14. In this connection learned counsel for the applicant invited our attention to Reg. v. Grimsby Borough Quarter Sessions, (1956) 1 QB 36 (D). Reliance by the learned counsel was put on the following observations by Lord Goddard C.J. at p. 41:

'It is not for every irregularity in the course of a hearing either at petty or quarter sessions that a certiorari would be granted. In our opinion we ought to apply the same rule as in a case where bias on the part of a justice adjudicating is alleged : which was fully considered by this Court in the recent case of Reg. v. Camborne Justices; Ex parte Pearce (1955) 1 QB 41 (E), where, in the result a certiorari was refused. It was there held that there must be a real likelihood of bias and so we would say a real likelihood of prejudice. We emphasize it is likelihood, not certainty'. Learned counsel also invited our attention to the following statement of law in Halsbury's Laws of England, Edn. 3, Vol.

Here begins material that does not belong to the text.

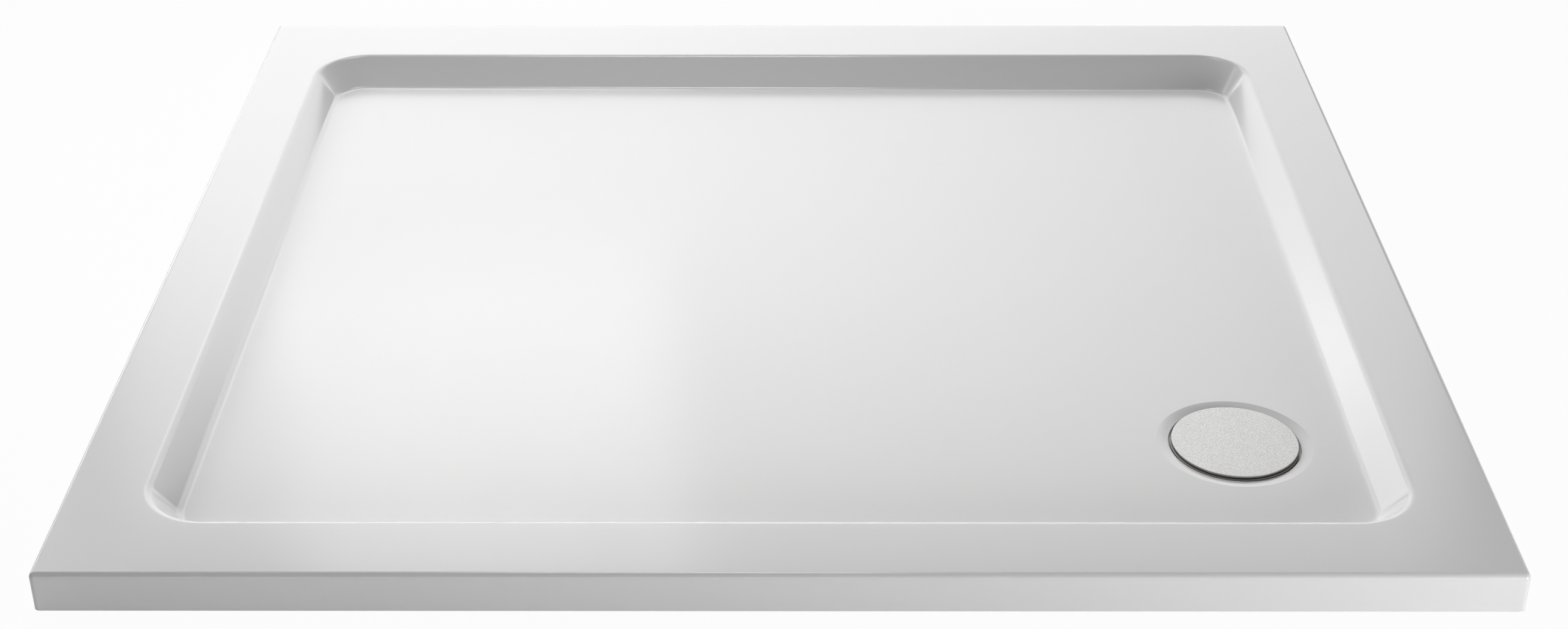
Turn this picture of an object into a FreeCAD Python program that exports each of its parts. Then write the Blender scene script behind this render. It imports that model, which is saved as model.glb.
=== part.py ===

II, para 123 at pages 67-68: -- 'Any pecuniary interest, however small, in the matter in dispute disqualifies a person from acting as judge, unless the disability is removed by statute. Where the interest of the person adjudicating is not pecuniary, the order will not be granted unless it is shown that his interest is substantial and of such character that it will give rise to a real likelihood of bias, or that his decision was actually biased. A mere suspicion, or even a reasonable suspicion, of bias will not of itself suffice.'

15. In order to attract the application of the above rule it is incumbent upon a party to show that there is a real likelihood of bias. It is no doubt true that the likelihood need not reach the degree of certainty, but still it cannot be forgotten that the likelihood must be shown to be real and not a fancied one. In the present case, as the above observations made by us will show, no real or even bare likelihood of bias has been shown.

Moreover, before a party can be allowed to raise any argument based on bias, whether real or fancied, it should first of all prove the existence of bias. Unless, therefore, the factum of bias is established, the foundation for the plea itself does not exist and any superstructure of arguments raised in this connection cannot stand and must fall. In the present case, as we have already shown, there is no evidence on the record of the case for laying any such foundations. Under the circumstances the arguments of the learned counsel on this point cannot be sustained and must be rejected as untenable.

No other argument was advanced before us.There is no force in this writ application which is,accordingly dismissed with costs.